**EXERCISE REQUIREMENTS**
Each entry should be quoted word for word, including every mark of punctuation.

Scripts that build objects:
# # # # #

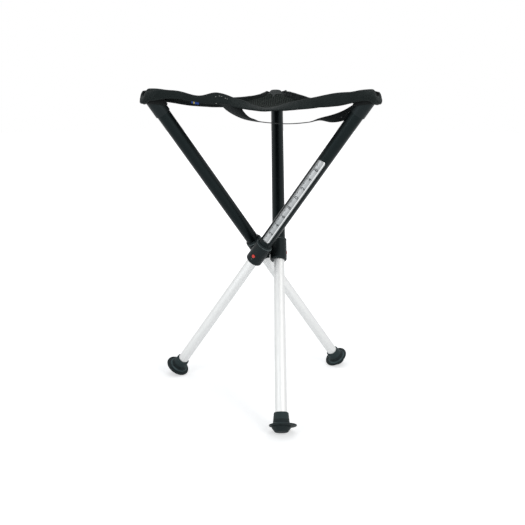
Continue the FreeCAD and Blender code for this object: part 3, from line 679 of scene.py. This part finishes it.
def on_hem(letter, way, up, out):
    """A spot on the hem: up is a share of its width, and out is metres from its middle."""
    low, upward, outward, width = rim_station(letter, way)
    ahead = rim_station(letter, way + 0.002)[0] - rim_station(letter, way - 0.002)[0]
    face = ahead.normalized().cross(upward).normalized()
    near = 1.0 - smooth(abs(way - 0.5) / 0.115)
    belly = (0.0012 + 0.0012 * near) * (1.0 - (2.0 * up - 1.0) ** 2)
    curl = 0.0066 * near * max(0.0, (up - 0.45) / 0.55) ** 2
    spot = low + upward * (width * up) + face * (out + belly - curl)
    crease = noise.noise(spot * 55.0) * 0.0009 + noise.noise(spot * 130.0) * 0.0004
    return spot + face * crease


def cloth_layer(name, across, along, place, thick, finish, rounds=1):
    """A sheet of cloth: a grid whose every point is put in place, then given its thickness."""
    mesh = bmesh.new()
    mesh.loops.layers.uv.new("UVMap")
    bmesh.ops.create_grid(mesh, x_segments=across, y_segments=along, size=1.0, calc_uvs=True)
    for vertex in mesh.verts:
        vertex.co = place((vertex.co.x + 1.0) / 2.0, (vertex.co.y + 1.0) / 2.0)
    piece = new_piece(name, mesh, finish)
    wall = piece.modifiers.new("thickness", "SOLIDIFY")
    wall.thickness = thick
    wall.offset = 0.0
    wall.use_even_offset = True
    if rounds:
        soft = piece.modifiers.new("soft", "SUBSURF")
        soft.levels = rounds
        soft.render_levels = rounds
    return piece


def follow_leg(piece):
    """Bakes the piece's placement into its mesh."""
    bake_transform(piece)


# The weave of a plain cloth: threads over and under each other in both directions. Where the
# threads dip, the cloth is painted darker, as painted shade.
weave, weave_in, weave_out = group_with(
    "plain_weave",
    [("Vector", "NodeSocketVector", None), ("Across", "NodeSocketFloat", 20.0),
     ("Along", "NodeSocketFloat", 400.0)],
    [("Height", "NodeSocketFloat"), ("Dip Shade", "NodeSocketFloat")],
)
weave_split = weave.nodes.new("ShaderNodeSeparateXYZ")
weave.links.new(weave_in.outputs["Vector"], weave_split.inputs[0])
weave_warp = number(weave, "MULTIPLY", weave_split.outputs["X"], weave_in.outputs["Across"])
weave_weft = number(weave, "MULTIPLY", weave_split.outputs["Y"], weave_in.outputs["Along"])
weave_ridge = number(weave, "ABSOLUTE", number(weave, "SINE", number(weave, "MULTIPLY", weave_warp, math.pi)))
weave_rung = number(weave, "ABSOLUTE", number(weave, "SINE", number(weave, "MULTIPLY", weave_weft, math.pi)))
weave_cell = number(weave, "ADD", number(weave, "FLOOR", weave_warp), number(weave, "FLOOR", weave_weft))
weave_over = number(weave, "PINGPONG", weave_cell, 1.0)
weave_pick = weave.nodes.new("ShaderNodeMix")
weave.links.new(weave_over, weave_pick.inputs["Factor"])
weave.links.new(weave_ridge, weave_pick.inputs[2])
weave.links.new(weave_rung, weave_pick.inputs[3])
weave_high = number(weave, "MULTIPLY", number(weave, "SQRT", weave_ridge), number(weave, "SQRT", weave_rung))
weave_height = number(weave, "ADD", number(weave, "MULTIPLY", weave_pick.outputs[0], 0.5),
                      number(weave, "MULTIPLY", weave_high, 0.5))
weave.links.new(weave_height, weave_out.inputs["Height"])
weave.links.new(stretch(weave, weave_high, 0.15, 0.6, 1.0, 0.0), weave_out.inputs["Dip Shade"])


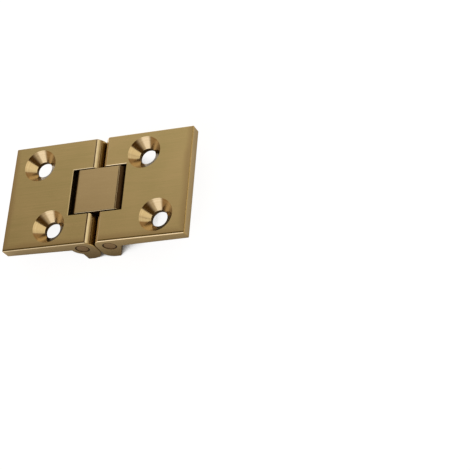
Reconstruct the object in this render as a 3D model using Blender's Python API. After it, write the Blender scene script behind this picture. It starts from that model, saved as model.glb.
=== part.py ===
"""A solid brass folding hinge with two pivots, lying open and flat on its knuckles.

Two cast leaves are joined by a short link. Each leaf turns on its own pin, so
the leaves fold up by a right angle each, until their top faces stand face to
face. The top of the link is flush with the leaves, which is why this kind of
hinge is let into bar flaps and table leaves.

X runs across both leaves, Y along the pins, Z up. The origin is on the
surface that the hinge stands on, under the middle of the link.
"""

import math

import bmesh
import bpy
from mathutils import Matrix

MM = 0.001

# Overall size, with both leaves open
HINGE_LENGTH = 60.0 * MM
HINGE_WIDTH = 35.0 * MM
FOOT_DEPTH = 10.9 * MM

# Each plate thins from above its pin to its outer edge
PLATE_THICKNESS_INNER = 4.4 * MM
PLATE_THICKNESS_OUTER = 3.7 * MM

# The two pins
PIN_SPACING = 9.0 * MM
PIN_DEPTH = 3.7 * MM
PIN_RADIUS = 2.0 * MM
PIN_RECESS = 0.1 * MM
PIN_EDGE = 0.22 * MM
RUNNING_CLEARANCE = 0.05 * MM
BORE_CHAMFER = 0.18 * MM

# The leaves' knuckles, in section
KNUCKLE_RADIUS = 4.4 * MM
BOSS_RADIUS = 3.9 * MM
BOSS_FILLET = 0.9 * MM
FOOT_WIDTH_OUTBOARD = 1.6 * MM
FOOT_WIDTH_INBOARD = 0.8 * MM
FOOT_SHOULDER_DEPTH = 7.0 * MM
FOOT_TIP_INSET = 1.3 * MM
FOOT_TIP_RISE = 1.1 * MM
HEEL_RADIUS = 3.0 * MM
HEEL_WIDTH_OUTBOARD = 0.4 * MM
GUSSET_REACH = 3.7 * MM

# The link that joins the leaves
LINK_RADIUS = 4.28 * MM
LINK_WIDTH = 14.6 * MM
LINK_EDGE = 0.22 * MM
NOTCH_SIDE_CLEARANCE = 0.3 * MM
SWING_CLEARANCE = 0.12 * MM

# The countersunk screw holes, two in each leaf and staggered, with the right leaf's further in
HOLE_RADIUS = 2.6 * MM
COUNTERSINK_RADIUS = 5.3 * MM
COUNTERSINK_ANGLE = math.radians(90.0)
OUTER_HOLE_INSET = 9.1 * MM
INNER_HOLE_INSET = 15.0 * MM
RIGHT_HOLES_INWARD = 0.6 * MM
HOLE_SIDE_INSET = 6.85 * MM

# Edges and facets
LEAF_EDGE = 0.3 * MM
RIM_CHAMFER = 0.15 * MM
EDGE_STEPS = 3
SHARP_ANGLE = math.radians(25.0)
ARC_STEP = math.radians(4.0)
ROUND_SIDES = 72
CUTTER_EXCESS = 1.0 * MM

# Sizes that follow from those above
LEAF_REACH = (HINGE_LENGTH - PIN_SPACING) / 2
PIN_HEIGHT = FOOT_DEPTH - PIN_DEPTH
UNDERSIDE_AT_PIN = PIN_DEPTH - PLATE_THICKNESS_INNER
UNDERSIDE_SLOPE = math.atan2(PLATE_THICKNESS_INNER - PLATE_THICKNESS_OUTER, LEAF_REACH)
NOTCH_REACH = LINK_RADIUS + SWING_CLEARANCE
NOTCH_WIDTH = LINK_WIDTH + 2 * NOTCH_SIDE_CLEARANCE
BORE_RADIUS = PIN_RADIUS + RUNNING_CLEARANCE
LEFT = -1
RIGHT = 1


def clear_scene():
    """Empty the scene of what Blender starts with."""
    for thing in list(bpy.data.objects):
        bpy.data.objects.remove(thing, do_unlink=True)


def brass(name, colour, roughness):
    """A brass with its own colour (linear) and polish."""
    material = bpy.data.materials.new(name)
    material.use_nodes = True
    shader = material.node_tree.nodes["Principled BSDF"]
    shader.inputs["Base Color"].default_value = (*colour, 1.0)
    shader.inputs["Metallic"].default_value = 1.0
    shader.inputs["Roughness"].default_value = roughness
    return material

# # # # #

**ANSWER IN FULL**
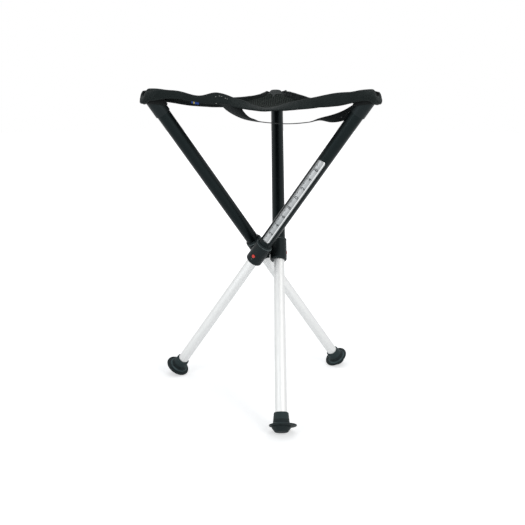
Continue the FreeCAD and Blender code for this object: part 3, from line 679 of scene.py. This part finishes it.
def on_hem(letter, way, up, out):
    """A spot on the hem: up is a share of its width, and out is metres from its middle."""
    low, upward, outward, width = rim_station(letter, way)
    ahead = rim_station(letter, way + 0.002)[0] - rim_station(letter, way - 0.002)[0]
    face = ahead.normalized().cross(upward).normalized()
    near = 1.0 - smooth(abs(way - 0.5) / 0.115)
    belly = (0.0012 + 0.0012 * near) * (1.0 - (2.0 * up - 1.0) ** 2)
    curl = 0.0066 * near * max(0.0, (up - 0.45) / 0.55) ** 2
    spot = low + upward * (width * up) + face * (out + belly - curl)
    crease = noise.noise(spot * 55.0) * 0.0009 + noise.noise(spot * 130.0) * 0.0004
    return spot + face * crease


def cloth_layer(name, across, along, place, thick, finish, rounds=1):
    """A sheet of cloth: a grid whose every point is put in place, then given its thickness."""
    mesh = bmesh.new()
    mesh.loops.layers.uv.new("UVMap")
    bmesh.ops.create_grid(mesh, x_segments=across, y_segments=along, size=1.0, calc_uvs=True)
    for vertex in mesh.verts:
        vertex.co = place((vertex.co.x + 1.0) / 2.0, (vertex.co.y + 1.0) / 2.0)
    piece = new_piece(name, mesh, finish)
    wall = piece.modifiers.new("thickness", "SOLIDIFY")
    wall.thickness = thick
    wall.offset = 0.0
    wall.use_even_offset = True
    if rounds:
        soft = piece.modifiers.new("soft", "SUBSURF")
        soft.levels = rounds
        soft.render_levels = rounds
    return piece


def follow_leg(piece):
    """Bakes the piece's placement into its mesh."""
    bake_transform(piece)


# The weave of a plain cloth: threads over and under each other in both directions. Where the
# threads dip, the cloth is painted darker, as painted shade.
weave, weave_in, weave_out = group_with(
    "plain_weave",
    [("Vector", "NodeSocketVector", None), ("Across", "NodeSocketFloat", 20.0),
     ("Along", "NodeSocketFloat", 400.0)],
    [("Height", "NodeSocketFloat"), ("Dip Shade", "NodeSocketFloat")],
)
weave_split = weave.nodes.new("ShaderNodeSeparateXYZ")
weave.links.new(weave_in.outputs["Vector"], weave_split.inputs[0])
weave_warp = number(weave, "MULTIPLY", weave_split.outputs["X"], weave_in.outputs["Across"])
weave_weft = number(weave, "MULTIPLY", weave_split.outputs["Y"], weave_in.outputs["Along"])
weave_ridge = number(weave, "ABSOLUTE", number(weave, "SINE", number(weave, "MULTIPLY", weave_warp, math.pi)))
weave_rung = number(weave, "ABSOLUTE", number(weave, "SINE", number(weave, "MULTIPLY", weave_weft, math.pi)))
weave_cell = number(weave, "ADD", number(weave, "FLOOR", weave_warp), number(weave, "FLOOR", weave_weft))
weave_over = number(weave, "PINGPONG", weave_cell, 1.0)
weave_pick = weave.nodes.new("ShaderNodeMix")
weave.links.new(weave_over, weave_pick.inputs["Factor"])
weave.links.new(weave_ridge, weave_pick.inputs[2])
weave.links.new(weave_rung, weave_pick.inputs[3])
weave_high = number(weave, "MULTIPLY", number(weave, "SQRT", weave_ridge), number(weave, "SQRT", weave_rung))
weave_height = number(weave, "ADD", number(weave, "MULTIPLY", weave_pick.outputs[0], 0.5),
                      number(weave, "MULTIPLY", weave_high, 0.5))
weave.links.new(weave_height, weave_out.inputs["Height"])
weave.links.new(stretch(weave, weave_high, 0.15, 0.6, 1.0, 0.0), weave_out.inputs["Dip Shade"])


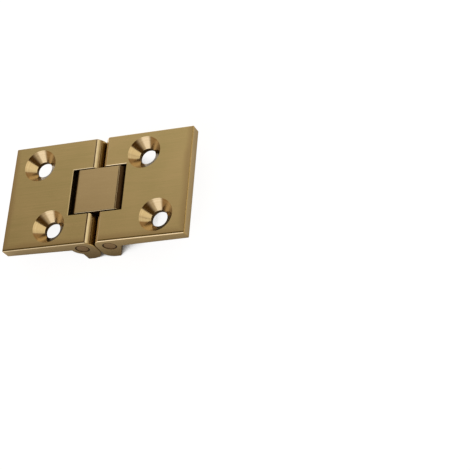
Reconstruct the object in this render as a 3D model using Blender's Python API. After it, write the Blender scene script behind this picture. It starts from that model, saved as model.glb.
=== part.py ===
"""A solid brass folding hinge with two pivots, lying open and flat on its knuckles.

Two cast leaves are joined by a short link. Each leaf turns on its own pin, so
the leaves fold up by a right angle each, until their top faces stand face to
face. The top of the link is flush with the leaves, which is why this kind of
hinge is let into bar flaps and table leaves.

X runs across both leaves, Y along the pins, Z up. The origin is on the
surface that the hinge stands on, under the middle of the link.
"""

import math

import bmesh
import bpy
from mathutils import Matrix

MM = 0.001

# Overall size, with both leaves open
HINGE_LENGTH = 60.0 * MM
HINGE_WIDTH = 35.0 * MM
FOOT_DEPTH = 10.9 * MM

# Each plate thins from above its pin to its outer edge
PLATE_THICKNESS_INNER = 4.4 * MM
PLATE_THICKNESS_OUTER = 3.7 * MM

# The two pins
PIN_SPACING = 9.0 * MM
PIN_DEPTH = 3.7 * MM
PIN_RADIUS = 2.0 * MM
PIN_RECESS = 0.1 * MM
PIN_EDGE = 0.22 * MM
RUNNING_CLEARANCE = 0.05 * MM
BORE_CHAMFER = 0.18 * MM

# The leaves' knuckles, in section
KNUCKLE_RADIUS = 4.4 * MM
BOSS_RADIUS = 3.9 * MM
BOSS_FILLET = 0.9 * MM
FOOT_WIDTH_OUTBOARD = 1.6 * MM
FOOT_WIDTH_INBOARD = 0.8 * MM
FOOT_SHOULDER_DEPTH = 7.0 * MM
FOOT_TIP_INSET = 1.3 * MM
FOOT_TIP_RISE = 1.1 * MM
HEEL_RADIUS = 3.0 * MM
HEEL_WIDTH_OUTBOARD = 0.4 * MM
GUSSET_REACH = 3.7 * MM

# The link that joins the leaves
LINK_RADIUS = 4.28 * MM
LINK_WIDTH = 14.6 * MM
LINK_EDGE = 0.22 * MM
NOTCH_SIDE_CLEARANCE = 0.3 * MM
SWING_CLEARANCE = 0.12 * MM

# The countersunk screw holes, two in each leaf and staggered, with the right leaf's further in
HOLE_RADIUS = 2.6 * MM
COUNTERSINK_RADIUS = 5.3 * MM
COUNTERSINK_ANGLE = math.radians(90.0)
OUTER_HOLE_INSET = 9.1 * MM
INNER_HOLE_INSET = 15.0 * MM
RIGHT_HOLES_INWARD = 0.6 * MM
HOLE_SIDE_INSET = 6.85 * MM

# Edges and facets
LEAF_EDGE = 0.3 * MM
RIM_CHAMFER = 0.15 * MM
EDGE_STEPS = 3
SHARP_ANGLE = math.radians(25.0)
ARC_STEP = math.radians(4.0)
ROUND_SIDES = 72
CUTTER_EXCESS = 1.0 * MM

# Sizes that follow from those above
LEAF_REACH = (HINGE_LENGTH - PIN_SPACING) / 2
PIN_HEIGHT = FOOT_DEPTH - PIN_DEPTH
UNDERSIDE_AT_PIN = PIN_DEPTH - PLATE_THICKNESS_INNER
UNDERSIDE_SLOPE = math.atan2(PLATE_THICKNESS_INNER - PLATE_THICKNESS_OUTER, LEAF_REACH)
NOTCH_REACH = LINK_RADIUS + SWING_CLEARANCE
NOTCH_WIDTH = LINK_WIDTH + 2 * NOTCH_SIDE_CLEARANCE
BORE_RADIUS = PIN_RADIUS + RUNNING_CLEARANCE
LEFT = -1
RIGHT = 1


def clear_scene():
    """Empty the scene of what Blender starts with."""
    for thing in list(bpy.data.objects):
        bpy.data.objects.remove(thing, do_unlink=True)


def brass(name, colour, roughness):
    """A brass with its own colour (linear) and polish."""
    material = bpy.data.materials.new(name)
    material.use_nodes = True
    shader = material.node_tree.nodes["Principled BSDF"]
    shader.inputs["Base Color"].default_value = (*colour, 1.0)
    shader.inputs["Metallic"].default_value = 1.0
    shader.inputs["Roughness"].default_value = roughness
    return material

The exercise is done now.